Ma quali erano le caratteristiche di quel progetto? Al di là di disquisizioni su capacità e competenze degli estensori e promotori del progetto che potrebbero benissimo appartenere a chiunque, la peculiarità della proposta presentata alle associazioni giuliane fondava su due ovvietà: dialogo e conoscenza. Sostantivi che portano in dote automaticamente rispetto e condivisione. Se molte persone si sono raccolte attorno a queste ovvietà si può dedurre che tanto ovvi e normali questi concetti non lo erano. Ciò che preoccupa è che la loro mancanza si ritrovi proprio nell’ambito del volontariato dove questi valori dovrebbero essere fondanti e trainanti l’azione del no profit.
Un altro elemento, da considerarsi accessorio a quelli appena enunciati, è il ricambio generazionale. Altra ovvietà. Se non si dà spazio ai giovani, consentendo loro di fare esperienza anche istituzionale, non si può pretendere alcun tipo di cambiamento né tanto meno di continuità. Se chi ha i capelli bianchi non lavora per costruire il futuro (in questo caso rappresentato dalle nuove generazioni), non si meravigli della deriva che ha preso il volontariato e del dubbio destino che gli può essere riservato. Il nuovo non è sinonimo di tragedia bensì di speranza. E poiché volontariato significa anche sostenere l’altro, aiutare i giovani diventa volontariato.
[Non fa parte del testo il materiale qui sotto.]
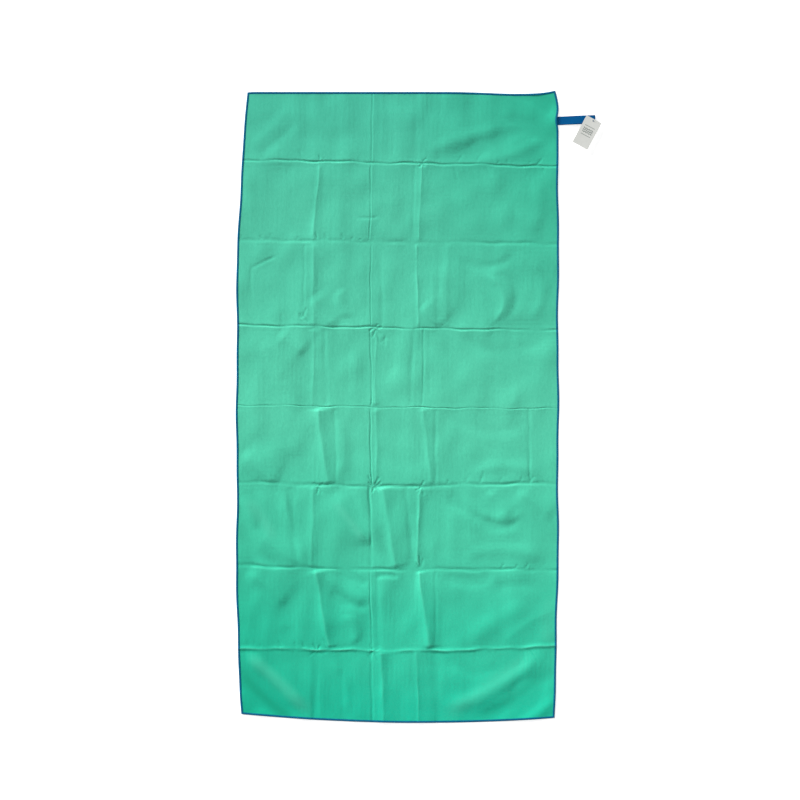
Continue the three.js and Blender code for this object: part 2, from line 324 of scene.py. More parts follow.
# %% Soft diagonals and arcs
SOFT = [  # start, a place it passes, end, profile, width and height
    # first panel: a fan that spreads from the right corner, and a dent at the left
    ((52, 560), (130, 588), (250, 622), ridge, 14, 0.45),
    ((96, 548), (200, 580), (322, 640), groove, 15, 0.36),
    ((150, 540), (262, 562), (345, 610), ridge, 13, 0.4),
    ((228, 640), (286, 622), (348, 560), groove, 12, 0.5),
    ((250, 690), (318, 668), (352, 600), groove, 11, 0.9),
    ((-318, 545), (-262, 590), (-214, 640), groove, 11, 0.25),
    ((-330, 568), (-276, 616), (-232, 668), ridge, 12, 0.22),
    # second panel
    ((-330, 520), (-322, 450), (-326, 372), ridge, 15, 0.25),
    ((286, 532), (312, 450), (300, 380), ridge, 16, 0.35),
    ((-92, 420), (-66, 418), (-38, 421), groove, 2.5, 0.22),
    # third panel: a sweep at the left, arcs at the right
    ((-326, 305), (-298, 320), (-262, 336), groove, 3, 0.28),
    ((-320, 318), (-323, 275), (-318, 235), groove, 3, 0.25),
    ((-186, 250), (-172, 212), (-132, 178), step, 10, 1.0),
    ((-120, 268), (-128, 230), (-96, 196), ridge, 13, 0.4),
    ((56, 232), (68, 202), (104, 182), step, 8, 0.8),
    ((128, 330), (184, 312), (262, 336), groove, 10, 0.4),
    ((186, 300), (228, 262), (204, 178), step, 8, 0.8),
    ((250, 300), (262, 250), (236, 190), groove, 11, 0.4),
    ((290, 340), (318, 262), (296, 190), ridge, 13, 0.4),
    # fourth panel
    ((-262, 168), (-236, 142), (-200, 120), step, 11, 0.85),
    ((-300, 150), (-272, 96), (-246, 60), ridge, 14, 0.35),
    ((-118, 150), (-106, 90), (-116, 20), groove, 14, 0.3),
    ((120, 168), (190, 130), (318, 150), groove, 13, 0.3),
    # fifth panel
    ((-342, -92), (-302, -138), (-256, -166), step, 11, 0.95),
    ((-318, -8), (-282, -60), (-238, -112), ridge, 16, 0.35),
    ((-138, -20), (-118, -86), (-132, -160), ridge, 13, 0.45),
    ((112, -18), (196, -50), (300, -28), groove, 14, 0.3),
    ((150, -150), (226, -128), (330, -152), ridge, 13, 0.4),
    # sixth panel: the strongest diagonals
    ((-250, -178), (-232, -262), (-196, -352), step, 12, 0.85),
    ((-140, -178), (-115, -229), (-62, -306), step, 14, 1.15),
    ((-96, -180), (-70, -236), (-30, -330), ridge, 12, 0.6),
    ((-318, -268), (-268, -308), (-192, -350), step, 12, 1.1),
    ((-345, -250), (-304, -322), (-240, -352), groove, 12, 0.6),
    ((-344, -190), (-324, -232), (-306, -300), ridge, 13, 0.5),
    ((112, -190), (160, -232), (190, -254), groove, 12, 0.75),
    ((170, -236), (222, -262), (274, -248), groove, 11, 0.55),
    ((168, -226), (222, -242), (286, -226), ridge, 12, 0.4),
    ((196, -180), (222, -206), (246, -246), step, 9, 0.7),
    ((258, -184), (296, -204), (342, -248), step, 11, 0.8),
    ((136, -330), (222, -312), (332, -336), ridge, 16, 0.55),
    ((84, -196), (96, -260), (92, -340), groove, 14, 0.35),
    # seventh panel
    ((-338, -360), (-286, -392), (-236, -440), step, 13, 0.95),
    ((-324, -396), (-278, -450), (-232, -498), ridge, 15, 0.4),
    ((-160, -366), (-108, -402), (-58, -428), ridge, 14, 0.7),
    ((-152, -404), (-104, -430), (-60, -442), groove, 11, 0.6),
    ((-130, -360), (-98, -372), (-64, -392), groove, 7, 0.6),
    ((-118, -452), (-92, -488), (-96, -524), ridge, 13, 0.5),
    ((-52, -372), (-28, -368), (6, -372), groove, 6, 0.5),
    ((98, -366), (160, -382), (214, -368), groove, 11, 0.7),
    ((200, -402), (276, -388), (346, -404), groove, 15, 0.45),
    ((150, -522), (212, -470), (292, -426), ridge, 20, 0.6),
    ((226, -524), (290, -470), (348, -444), step, 18, 0.8),
    # last panel: a firm roll across each corner
    ((-340, -534), (-262, -602), (-196, -668), ridge, 13, 1.5),
    ((-352, -574), (-298, -630), (-226, -684), groove, 13, 1.3),
    ((-352, -612), (-328, -648), (-286, -690), ridge, 12, 0.6),
    ((336, -528), (236, -606), (84, -664), ridge, 17, 0.95),
    ((360, -566), (270, -640), (130, -696), groove, 17, 0.6),
    ((352, -630), (316, -668), (252, -700), ridge, 13, 0.6),
    ((96, -540), (150, -576), (236, -566), groove, 14, 0.4),
    ((-150, -548), (-116, -606), (-122, -684), ridge, 15, 0.5),
]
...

Chi ha percepito questo nel progetto di cambiamento si è arricchito poiché ha donato la sua esperienza senza pretendere nulla in cambio. Chi ha interpretato la volontà di cambiamento come usurpazione di potere, ora è solo con se stesso.
La prima parte del programma di quel progetto è stata realizzata. La seconda deve essere ancora scritta. Ce solo una certezza: non c’è mai stata la volontà di lasciare indietro nessuno.